### DATA SHOWN

################

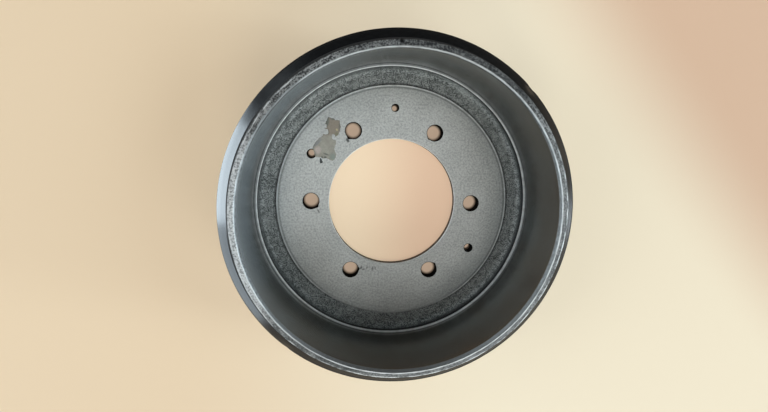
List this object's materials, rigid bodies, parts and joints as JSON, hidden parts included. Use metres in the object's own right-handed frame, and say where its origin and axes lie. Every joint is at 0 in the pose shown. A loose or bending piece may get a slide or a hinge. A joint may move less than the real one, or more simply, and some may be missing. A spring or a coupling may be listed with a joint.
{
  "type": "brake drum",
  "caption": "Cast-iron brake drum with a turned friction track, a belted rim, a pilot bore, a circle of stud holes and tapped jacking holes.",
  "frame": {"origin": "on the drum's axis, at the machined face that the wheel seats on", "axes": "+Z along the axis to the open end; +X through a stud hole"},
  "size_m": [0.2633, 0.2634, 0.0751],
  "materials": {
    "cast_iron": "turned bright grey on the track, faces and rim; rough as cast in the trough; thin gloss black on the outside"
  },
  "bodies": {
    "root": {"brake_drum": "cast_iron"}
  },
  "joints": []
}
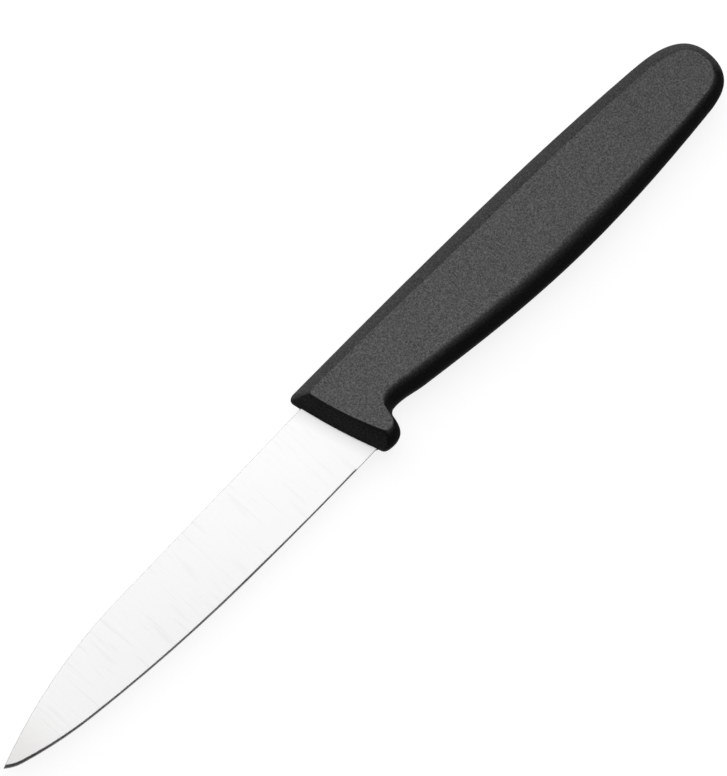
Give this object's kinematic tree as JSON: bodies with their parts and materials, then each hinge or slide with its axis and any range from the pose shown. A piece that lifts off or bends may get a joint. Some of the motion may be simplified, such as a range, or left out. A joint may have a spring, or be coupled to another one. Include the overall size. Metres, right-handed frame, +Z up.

################

### WHAT NEEDS TO BE DONE
Give every line of the material again, exactly as it reads.

### WRITTEN ANSWER
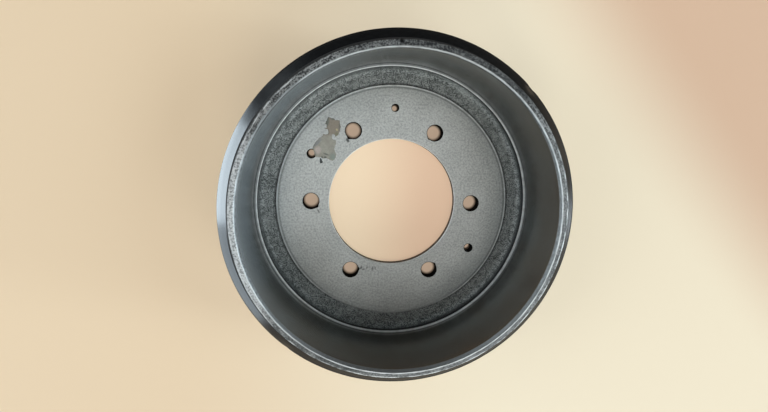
List this object's materials, rigid bodies, parts and joints as JSON, hidden parts included. Use metres in the object's own right-handed frame, and say where its origin and axes lie. Every joint is at 0 in the pose shown. A loose or bending piece may get a slide or a hinge. A joint may move less than the real one, or more simply, and some may be missing. A spring or a coupling may be listed with a joint.
{
  "type": "brake drum",
  "caption": "Cast-iron brake drum with a turned friction track, a belted rim, a pilot bore, a circle of stud holes and tapped jacking holes.",
  "frame": {"origin": "on the drum's axis, at the machined face that the wheel seats on", "axes": "+Z along the axis to the open end; +X through a stud hole"},
  "size_m": [0.2633, 0.2634, 0.0751],
  "materials": {
    "cast_iron": "turned bright grey on the track, faces and rim; rough as cast in the trough; thin gloss black on the outside"
  },
  "bodies": {
    "root": {"brake_drum": "cast_iron"}
  },
  "joints": []
}
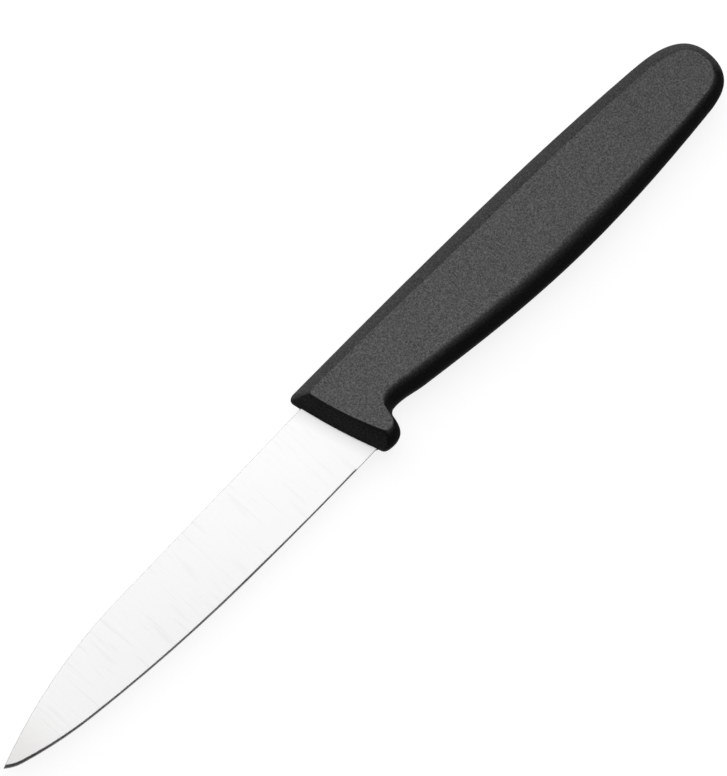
Give this object's kinematic tree as JSON: bodies with their parts and materials, then each hinge or slide with its axis and any range from the pose shown. A piece that lifts off or bends may get a joint. Some of the motion may be simplified, such as a range, or left out. A joint may have a spring, or be coupled to another one. Include the overall size. Metres, right-handed frame, +Z up.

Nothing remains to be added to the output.